Records with modeling code:
>>

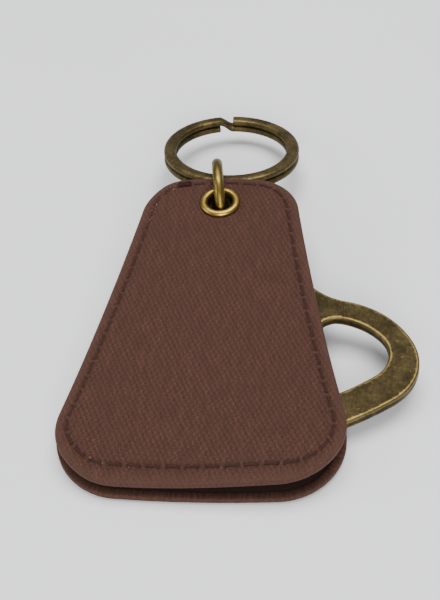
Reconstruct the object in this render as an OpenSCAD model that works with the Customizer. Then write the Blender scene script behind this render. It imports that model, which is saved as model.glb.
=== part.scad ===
// Keychain bottle opener: a flat metal opener swings out of a two-sided fabric case.
// Origin: centre of the case's flat back face. +Z out of the front cover, +Y towards the key ring,
// +X the side that the opener swings out of.

/* [Case outline] */
// Width of a cover at its bottom corners
bottom_w = 56; // [46:0.5:68]
// Width of a cover at its top corners
top_w = 29; // [24:0.5:35]
// Height of a cover between its corners
case_h = 70.4; // [58:0.2:85]
// Radius of the bottom corners
bottom_corner_r = 11.4; // [6:0.1:13]
// Radius of the top corners
top_corner_r = 8.3; // [5:0.1:9]
// How far the bottom edge bows out
bottom_bow = 1.7; // [0:0.1:3]
// How far the top edge bows out
top_bow = 1.5; // [0:0.1:3]
// How far each side bows in
side_hollow = 0.9; // [0:0.1:2]

/* [Cover layers] */
// Thickness of the fabric skin
skin_t = 0.4; // [0.3:0.05:0.8]
// Thickness of the stiffening board
board_t = 0.6; // [0.4:0.05:1.2]
// Thickness of the lining
lining_t = 0.3; // [0.2:0.05:0.6]
// Width of the fabric turned round the board's edge
hem_w = 1.5; // [0.5:0.1:1.5]
// Width of the left margin that bends in to the sewn side
margin_w = 3.6; // [2.5:0.1:4.5]
// Space left between the covers' edges at the sewn side
pinch_gap = 0.1; // [0:0.05:0.5]

/* [Stitching] */
// Distance from the top edge to its row of stitches
stitch_top = 1.6; // [1.2:0.1:2.4]
// Distance from a side edge to its row of stitches
stitch_side = 2.3; // [1.8:0.1:2.6]
// Distance from the bottom edge to its row of stitches
stitch_bottom = 3.5; // [2:0.1:4.5]
// Distance from one stitch to the next
stitch_pitch = 3.3; // [2.5:0.1:4.5]
// Length of the thread that shows in each stitch
stitch_len = 2.5; // [1.8:0.1:2.6]
// Width of the thread
thread_w = 0.4; // [0.3:0.05:0.6]
// Height that the front thread stands above the fabric
thread_proud = 0.1; // [0:0.05:0.2]
// Space on each side of the thread in its groove
thread_clear = 0.2; // [0.05:0.05:0.3]
// Depth that the thread sinks into the fabric
thread_sink = 0.2; // [0.1:0.05:0.25]

/* [Eyelet] */
// Radius of the hole through the eyelet
eyelet_hole_r = 2.45; // [2:0.05:3]
// Wall of the eyelet's barrel
eyelet_wall = 0.45; // [0.3:0.05:0.7]
// Radius of the eyelet's flange
eyelet_flange_r = 4; // [3.6:0.1:5.5]
// Height of the flange above the front cover
eyelet_flange_h = 0.8; // [0.5:0.05:1.2]
// Thickness of the washer at the back
washer_t = 0.35; // [0.2:0.05:0.38]
// Distance from the eyelet's centre to the top corners' line
eyelet_drop = 5.7; // [5:0.1:8]

/* [Opener] */
// Thickness of the opener's plate
plate_t = 2; // [1.2:0.1:3]
// Distance from the pivot to the end of the head
opener_reach = 57.5; // [50:0.5:60]
// Width of the opener's head
head_w = 40; // [36:0.5:41]
// Radius of the corners at the end of the head
head_corner_r = 10.5; // [8:0.1:12]
// Radius of the shoulders between the neck and the head
shoulder_r = 17; // [15:0.1:19]
// Radius of the hollow curve at the neck
neck_r = 12; // [8:0.1:14]
// Width of the stem where it meets the neck
stem_w = 16; // [14:0.5:18]
// Radius of the eye round the pivot hole
eye_r = 6.4; // [5.4:0.1:6.8]
// Width of the rim beside the mouth
rim_side = 4.4; // [3.6:0.1:5.5]
// Width of the rim past the end of the mouth
rim_end = 6.3; // [5:0.1:8]
// Radius of the mouth's far corners
mouth_corner_r = 6; // [5:0.1:7]
// Distance from the pivot to the near edge of the mouth
mouth_start = 35.1; // [33.5:0.1:36]
// Length of the lip that catches the cap
lip_len = 4.2; // [3:0.1:5]
// Width of the lip at its root
lip_root_w = 16.4; // [14:0.1:17]
// Width of the lip at its tip
lip_tip_w = 10; // [8:0.1:12]
// How far the opener stands open from the closed position
opener_angle = 24; // [0:1:100]

/* [Rings] */
// Outer radius of the jump ring
jump_r = 7.8; // [7.5:0.1:9]
// Thickness of the jump ring's wire
jump_wire = 2.1; // [1.6:0.1:2.2]
// Height of the jump ring's centre above the back face
jump_z = 1.2; // [0.8:0.1:2.5]
// How far the jump ring is turned towards -X
jump_turn = 7; // [-13:1:13]
// Height above the back face at which the split ring passes through the jump ring
split_z = 1.5; // [1:0.1:2.5]
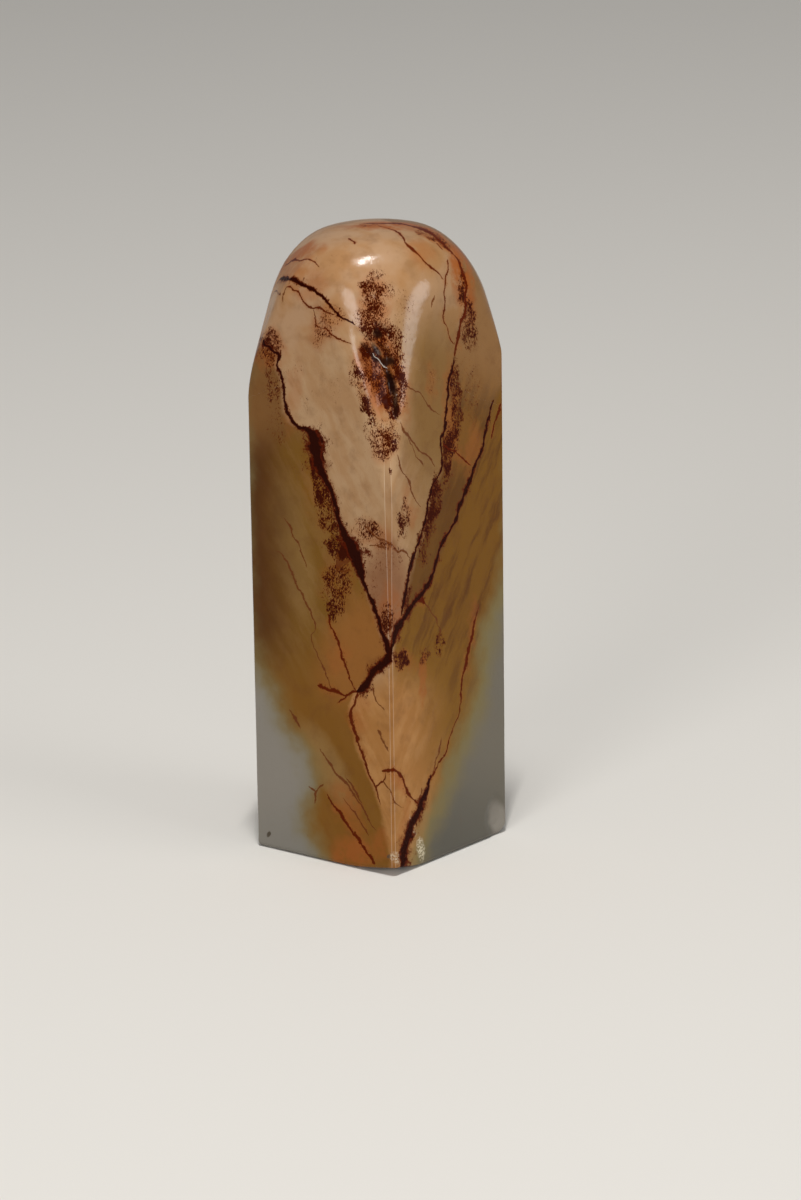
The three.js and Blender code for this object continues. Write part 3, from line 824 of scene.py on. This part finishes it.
# Colours, written as in a picture, 0 to 255
CREAM = (160, 128, 94)
CREAM_CLOUDED = (151, 115, 79)
# Painted shade: the cream on the right face, darker because that face gets less light
CREAM_SHADED_RIGHT = (119, 86, 44)
HEAD = (159, 125, 93)
HEAD_CLOUDED = (152, 112, 74)
PINKISH = (122, 80, 51)
LOWER_MIDDLE = (147, 100, 51)
LOWER_MIDDLE_PALE = (160, 114, 66)
STRIP = (111, 72, 22)
STRIP_HIGH = (127, 91, 53)
STRIP_DARK = (86, 53, 12)
OLIVE = (106, 69, 10)
OLIVE_DARK = (84, 48, 5)
OLIVE_PALE = (122, 84, 24)
OLIVE_LEFT = (106, 72, 19)
OLIVE_LEFT_HIGH = (109, 73, 35)
OLIVE_LEFT_TAN = (114, 80, 33)
OLIVE_LEFT_LOW = (111, 71, 15)
OLIVE_LEFT_PALE = (133, 104, 62)
OLIVE_LEFT_ORANGE = (131, 83, 34)
OLIVE_DARKEST = (71, 37, 3)
GREY_OLIVE = (112, 99, 62)
MILKY_LEFT = (124, 118, 109)
# Painted shade: the left milky corner's colour low down, darker as less light reaches the foot
MILKY_LEFT_SHADED_LOW = (114, 110, 102)
MILKY_RIGHT = (102, 96, 85)
# Painted shade: the right milky corner's colour low down, darker as less light reaches the foot
MILKY_RIGHT_SHADED_LOW = (82, 79, 71)
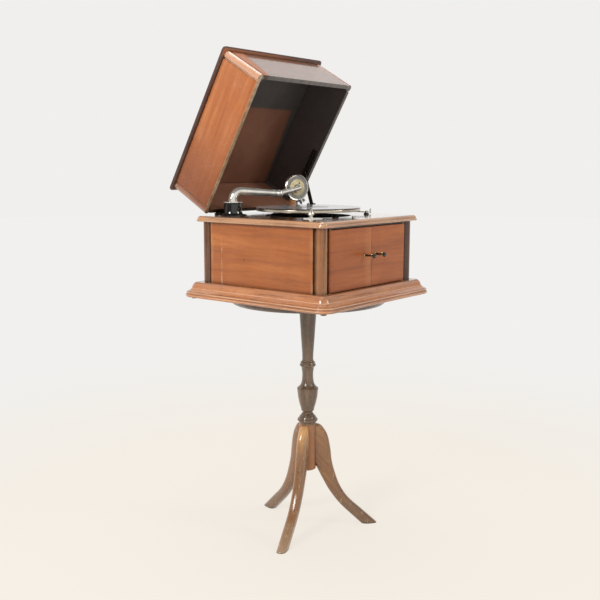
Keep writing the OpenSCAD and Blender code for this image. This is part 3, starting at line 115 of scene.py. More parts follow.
def new_group(name, inputs, outputs):
    """An empty node group with the sockets named."""
    tree = bpy.data.node_groups.new(name, "ShaderNodeTree")
    for label, kind, value in inputs:
        socket = tree.interface.new_socket(label, in_out="INPUT", socket_type=kind)
        if value is not None:
            socket.default_value = value
    for label, kind in outputs:
        tree.interface.new_socket(label, in_out="OUTPUT", socket_type=kind)
    return tree, tree.nodes.new("NodeGroupInput").outputs, tree.nodes.new("NodeGroupOutput")


# Grain of sawn or turned wood that runs along the vector's x, in metres
grain, given, result = new_group(
    "Wood grain",
    [("Vector", "NodeSocketVector", None), ("Dark", "NodeSocketColor", tone(90, 50, 30)),
     ("Middle", "NodeSocketColor", tone(160, 95, 60)),
     ("Light", "NodeSocketColor", tone(200, 130, 85)),
     ("Bands", "NodeSocketFloat", 26.0), ("Figure", "NodeSocketFloat", 1.0)],
    [("Color", "NodeSocketColor"), ("Height", "NodeSocketFloat")])
sway = noise(grain, given["Vector"], (1.7, 6.0, 6.0), 2.0).node.outputs["Color"]
sway = on_vectors(grain, "SUBTRACT", sway, (0.5, 0.5, 0.5))
sway = on_vectors(grain, "MULTIPLY", sway, (0.0, 0.05, 0.05))
bent = on_vectors(grain, "ADD", given["Vector"], sway)
wide = on_vectors(grain, "MULTIPLY", bent, join(grain, 1.5, given["Bands"], given["Bands"]))
bands = put(grain, "ShaderNodeTexNoise", {"Vector": wide, "Scale": 1.0, "Detail": 3.0,
                                          "Roughness": 0.6}).outputs[0]
streaks = noise(grain, bent, (6.0, 130.0, 130.0), 4.0)
fibre = noise(grain, bent, (18.0, 620.0, 620.0))
ribbon = noise(grain, bent, (34.0, 8.0, 8.0), 2.0)
pores = noise(grain, bent, (110.0, 1900.0, 1900.0), 1.0)
pores = stretch(grain, pores, 0.58, 0.72)
mixed = times(grain, stretch(grain, bands, 0.3, 0.7), 0.46)
mixed = calc(grain, "MULTIPLY_ADD", stretch(grain, streaks, 0.3, 0.7), 0.3, mixed)
mixed = calc(grain, "MULTIPLY_ADD", stretch(grain, fibre, 0.3, 0.7), 0.14, mixed)
mixed = calc(grain, "MULTIPLY_ADD", stretch(grain, ribbon, 0.3, 0.7), 0.1, mixed)
swing = calc(grain, "SUBTRACT", mixed, 0.5)
mixed = calc(grain, "MULTIPLY_ADD", swing, given["Figure"], 0.5)
colour = tint(grain, stretch(grain, mixed, 0.1, 0.52), given["Dark"], given["Middle"])
colour = tint(grain, stretch(grain, mixed, 0.5, 0.92), colour, given["Light"])
flecks = stretch(grain, noise(grain, bent, (48.0, 420.0, 420.0), 2.0), 0.58, 0.68)
colour = tint(grain, times(grain, flecks, 0.3), colour, given["Dark"])
colour = tint(grain, times(grain, pores, 0.35), colour, given["Dark"])
height = calc(grain, "MULTIPLY_ADD", fibre, 0.5, times(grain, streaks, 0.4))
height = calc(grain, "SUBTRACT", height, times(grain, pores, 0.6))
grain.links.new(colour, result.inputs["Color"])
grain.links.new(height, result.inputs["Height"])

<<

## Do this
Output only the lines from the top of the entries through the one holding "swings out of.", copied exactly.

## Exercise response
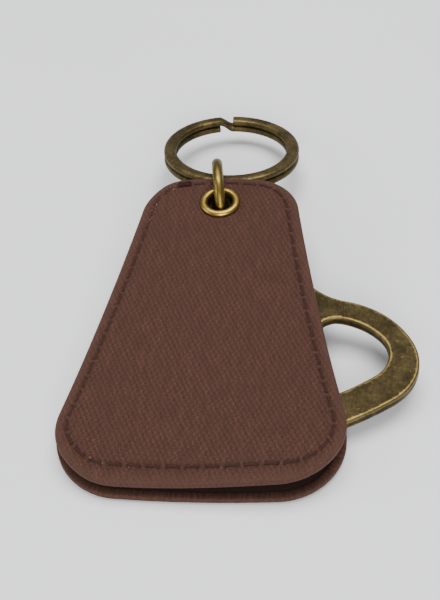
Reconstruct the object in this render as an OpenSCAD model that works with the Customizer. Then write the Blender scene script behind this render. It imports that model, which is saved as model.glb.
=== part.scad ===
// Keychain bottle opener: a flat metal opener swings out of a two-sided fabric case.
// Origin: centre of the case's flat back face. +Z out of the front cover, +Y towards the key ring,
// +X the side that the opener swings out of.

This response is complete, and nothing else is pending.